How do you know who is telling the story? Students analyze whose eyes the reader is looking through.

Culminating Activity

20 minutes

As a culminating activity, students review the five different narrative points of view: first person, second person, third person omniscient, third person objective, and third person limited. I created an academic game on my Promethean Flip Chart to use as summative assessment of their learning thus far. The assessment is to identify which point of view a passage of text represents.  This activity is fun and engaging, yet it also allows me to gauge their understanding of this concept.

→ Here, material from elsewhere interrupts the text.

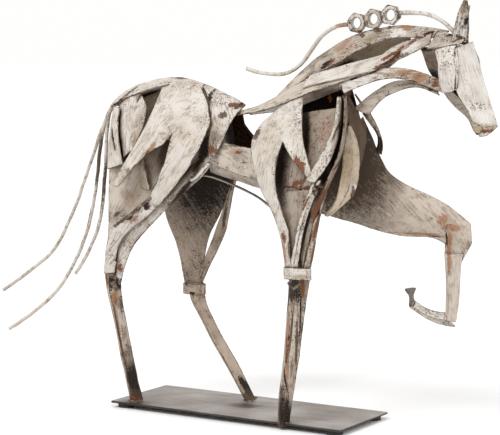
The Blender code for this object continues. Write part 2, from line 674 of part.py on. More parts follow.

Because my students are high level readers, I decided that it is important they know how to distinguish POVs, including first, second, and third person. My students will encounter complex POVs in the higher level texts that they will read, so it makes sense to amp up teaching this standard for when they encounter the complexities of POV in their higher level texts. In fact, Common Core Standards usually addresses this concept in fourth grade, and many of my high achieving and gifted students are reading at fourth grade or higher levels.


20 minutes

Students work in pairs as they identify which point of view selected texts exemplify.  I chose a variety of literary pieces from the author, Roald Dahl to present to students.  We read them aloud together as I projected from under my document camera.  We review the definitions of each point of view:

  1. First Person
  2. Second Person
  3. Third Peson Objective
  4. Third Person Limited
  5. Third Person Omniscient

Then, students work together to identify each passage.  Each partner will select a speaker to share their results and explanations.

Oral Presentations

20 minutes

Students share the results of their work identifying the passages of text written by Roald Dahl.  After identifying the passage, students provide reasons to support claim.  It is important that students are not just guessing, but truly understand the concept of points of view.  By asking students to provide examples and explanations for their answers, I get an accurate idea of student progress and mastery of this concept.